Duisburg. Ein Clan-Mitglied soll neun Schüsse abgegeben haben, ein Rocker sieben. Vor Gericht sehen sie sich wieder. Nebeneinander auf der Anklagebank.
Die Vorstellung ist skurril - auf dem Hamborner Altmarkt standen sie sich gegenüber, auf der Anklagebank werden sie nebeneinander sitzen: Kamil D. (38), Mitglied einer bekannt-berüchtigten türkisch-libanesischen Großfamilie, und Oktay K. (39), der den Hells Angels angehören soll. In einem Monat beginnt vor dem Duisburger Landgericht der Prozess gegen die beiden Männer - weit mehr als anderthalb Jahre nach der Aufsehen erregenden Schießerei im Stadtnorden.
D. und K. sind die ersten und bislang einzigen beiden von insgesamt 51 Tatverdächtigen, die die Staatsanwaltschaft überführt zu haben glaubt. Die Ermittlungen gegen die übrigen Beteiligten dauern noch an. Sie haben teils erhebliche Vorstrafen. D. und K. sind mit dem Gesetz hingegen bislang gar nicht beziehungsweise kaum in Konflikt gekommen.
Schießerei in Duisburg: Ein Schütze ist abgetaucht - einer gar nicht identifiziert
Der Tatvorwurf wiegt schwer: Es geht in beiden Fällen um versuchten Mord, gefährliche Körperverletzung und Landfriedensbruch. Laut Anklage soll Clanmitglied D. neun Schüsse abgegeben und drei Kontrahenten getroffen haben. Rocker K. feuerte demnach siebenmal mit einer Pistole und traf einen Gegner. Es fielen noch mehr Schüsse: Ein weiteres Mitglied der Großfamilie soll zehnmal geschossen haben. Der Mann ist danach abgetaucht - sein Aufenthaltsort bis heute unbekannt. Ein vierter Schütze konnte bislang gar nicht identifiziert werden.

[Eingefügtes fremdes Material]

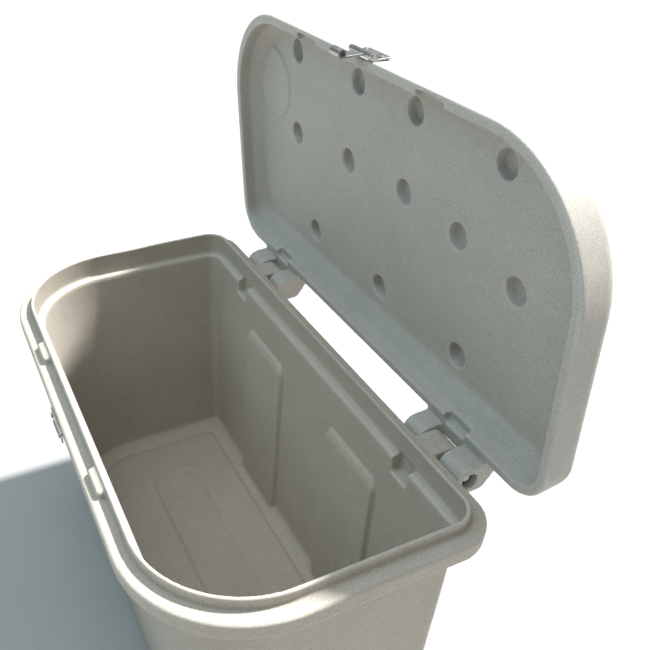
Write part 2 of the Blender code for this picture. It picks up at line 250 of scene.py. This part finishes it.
def build_tub():
    outer = slab("t_base", (0.0, 0.0740), (0.0035, 0.0668), (0.0125, 0.0622), (0.020, 0.0618),
                 (ZF - 0.0290, 0.0370))
    flange = slab("t_flange", (ZF - 0.028, 0.0015), (ZF - 0.004, 0.0002), (ZF - 0.0012, 0.0012), (ZF, 0.0045))
    under = slab("t_under", (ZF - 0.040, 0.0075), (ZF - WALL, 0.0060))
    combine(flange, [under], "DIFFERENCE")
    coaming = slab("t_coaming", (ZF - 0.032, 0.0241), (ZF + 0.0150, 0.0243), (ZF + 0.0176, 0.0252), (ZF + 0.0186, 0.0270))
    adds = [outer, coaming]

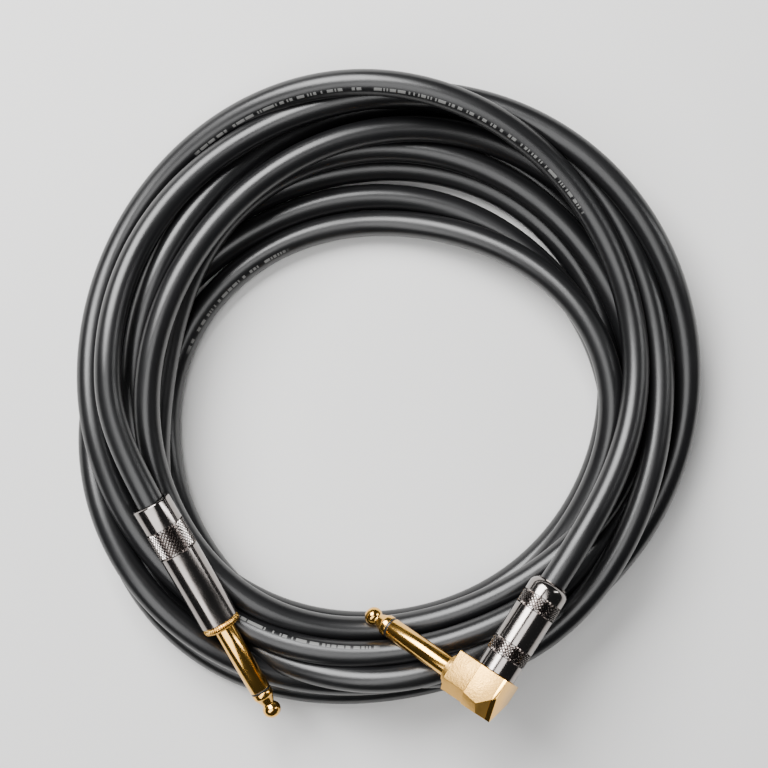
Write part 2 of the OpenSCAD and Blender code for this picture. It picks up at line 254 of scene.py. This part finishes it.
def settle():
    """Lets the turns fall on the floor and on each other. Returns points from plug to plug.

    The last smoothing comes after the contacts and isn't tested against them. It leaves some turns
    up to 4 mm inside each other and up to 3 mm inside the spaces kept for the plugs.
    """
    turns = len(TURNS)
    count = turns * SLICES
    up, target, hold = starting_shape()
    angle = np.radians(FIRST_DIRECTION + 360 / SLICES * np.arange(count))
    across, along = np.cos(angle), np.sin(angle)
    last = (turns - 1) * SLICES + (LAST_DIRECTION - FIRST_DIRECTION) % 360 * SLICES // 360
    live = (np.arange(count) <= last).reshape(turns, SLICES)
    ends = [0, 1, last - 1, last]
    free = np.ones(count, bool)
    free[ends] = False

    pairs = pairs_of(turns)
    inner = edge_all_round(INNER_EDGE) + CABLE_D / 2
    outer = edge_all_round(OUTER_EDGE) - CABLE_D / 2
    straighten_across = straightener(count, STIFF_ACROSS)
    straighten_up = straightener(count, STIFF_UP)
    ease = 1 - 0.5 * hold.reshape(turns, SLICES)
    capsules = plug_capsules()
    out = target.copy()
    for step in range(SETTLE_STEPS):
        up -= FALL if step < 0.75 * SETTLE_STEPS else SLOW_FALL
        out += (PULL + HELD_PULL * hold) * (target - out)
        out = straighten_across @ out
        up = straighten_up @ up
        for _ in range(CONTACT_ROUNDS):
            points = np.stack([out * across, out * along + COIL_Y, up], 1)
            move = push_off(points, capsules)
            out += np.where(free, move[:, 0] * across + move[:, 1] * along, 0)
            up += np.where(free, move[:, 2], 0)
            out, up = part_turns(out, up, live, pairs, ease)
            out = np.clip(out, inner, outer)
            up = np.maximum(up, LOWEST)
            up[ends] = END_HEIGHTS
    out = straightener(count, LAST_STIFF_ACROSS) @ out
    up = np.maximum(straightener(count, LAST_STIFF_UP) @ up, LOWEST)
    points = np.stack([out * across, out * along + COIL_Y, up], 1)
    return points[END_SLICES:last + 1 - END_SLICES]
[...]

Rund 100 Personen aus den beiden verfeindeten Lagern hatten sich am Abend des 4. Mai 2022 gezielt auf dem Hamborner Altmarkt getroffen. Es entwickelte sich, was Ermittler ein „dynamisches Geschehen“ nennen. Nachdem die Schüsse gefallen waren, sollen die Mitglieder des Clans geflohen sein. Die Hells Angels sollen dann noch ein Ladenlokal am Altmarkt verwüstet haben. Der Döner-Imbiss wird dem Einflussbereich der Großfamilie zugeordnet. Als die Polizei anrückte, suchten auch die Rocker das Weite.
Razzia bei Verdächtigen - Polizei findet Waffenarsenal
D. und K. waren bei einer Razzia rund ein Jahr nach der Schießerei festgenommen worden. Sie sitzen weiter in Untersuchungshaft. Weil bei ihnen ein ganzes Arsenal an Waffen sichergestellt worden war, geht es im Prozess auch um den Vorwurf des unerlaubten Waffenbesitzes. Die Tatwaffen fand die Polizei allerdings nicht. Sie sind verschwunden.
Wenn der Prozess am 7. Februar vor der als Schwurgericht tagenden 5. Großen Strafkammer im historischen Sitzungssaal 201 startet, „ist mit massiven Sicherheitsvorkehrungen zu rechnen“, sagt ein Sprecher des Landgerichts. Auch die Polizei werde dabei unterstützen. Vermutlich wird am ersten Verhandlungstag nur die Anklage verlesen. Mit einem schnellen Urteil ist nicht zu rechnen. Die Kammer hat bereits jetzt 16 weitere Verhandlungstage bis in den Juli angesetzt. Es könnte neben dem Mordfall Kai M. ein weiterer Mammut-Prozess am Landgericht werden.